There were further brushes with the law. In 1988 he settled a lawsuit from a woman he allegedly punched in the face. Two years later he was sued by a group of women after it was discovered that a hidden camera had been placed in the toilets of Berry's restaurant in Missouri. He also received a suspended jail sentence for marijuana possession. Despite the advancing years, he continued playing one-night concerts and embarked on a European tour in 2008 at the age of eighty two. In January 1986, Berry was among the first musicians to be inducted into the Rock and/or Roll Hall of Famous with a citation that summed up his contribution to popular music. 'While no individual can be said to have invented rock and roll, Chuck Berry comes the closest of any single figure to being the one who put all the essential pieces together.'
Berry himself had a simple explanation for his success: 'It amazes me when I hear people say, "I want to go out and find out who I am." I always knew who I was. I was going to be famous if it killed me.' Berry's music has and will remain on tour extra-terrestrially. 'Johnny B. Goode' is on the golden discs contained on the Voyager I and II spacecraft, launched by NASA in 1977. Chuck Berry may be dead, dear blog reader, but his music has already left the solar system and is, currently, flying through interstellar space.
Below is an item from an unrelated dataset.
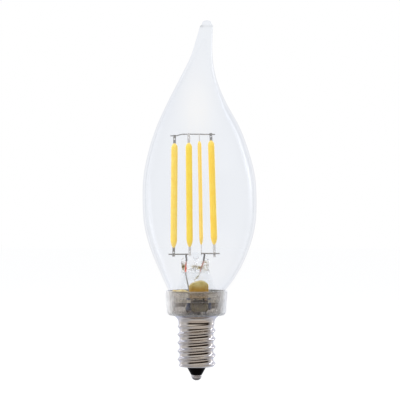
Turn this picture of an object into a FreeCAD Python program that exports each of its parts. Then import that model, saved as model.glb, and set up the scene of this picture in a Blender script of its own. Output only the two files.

That's immortality. (The comedian Steve Martin on Saturday Night Live once claimed that NASA had received its first contact for aliens which had merely pleaded: 'Send more Chuck Berry!') Berry announced on his ninetieth birthday that his first new studio LP since Rock It in 1979, entitled Chuck, would be released in 2017. His first new record in thirty eight years, it featured two of his children, Charles and Ingrid, on guitar and harmonica, with songs 'covering the spectrum from hard-driving rockers to soulful thought-provoking time capsules of a life's work.' The record was dedicated to his wife of sixty eight years, Themetta Berry. Themetta survives Chuck, as do four of their children: Ingrid Berry, Melody Eskridge, Aloha Isa Leigh Berry and Charles Berry Junior.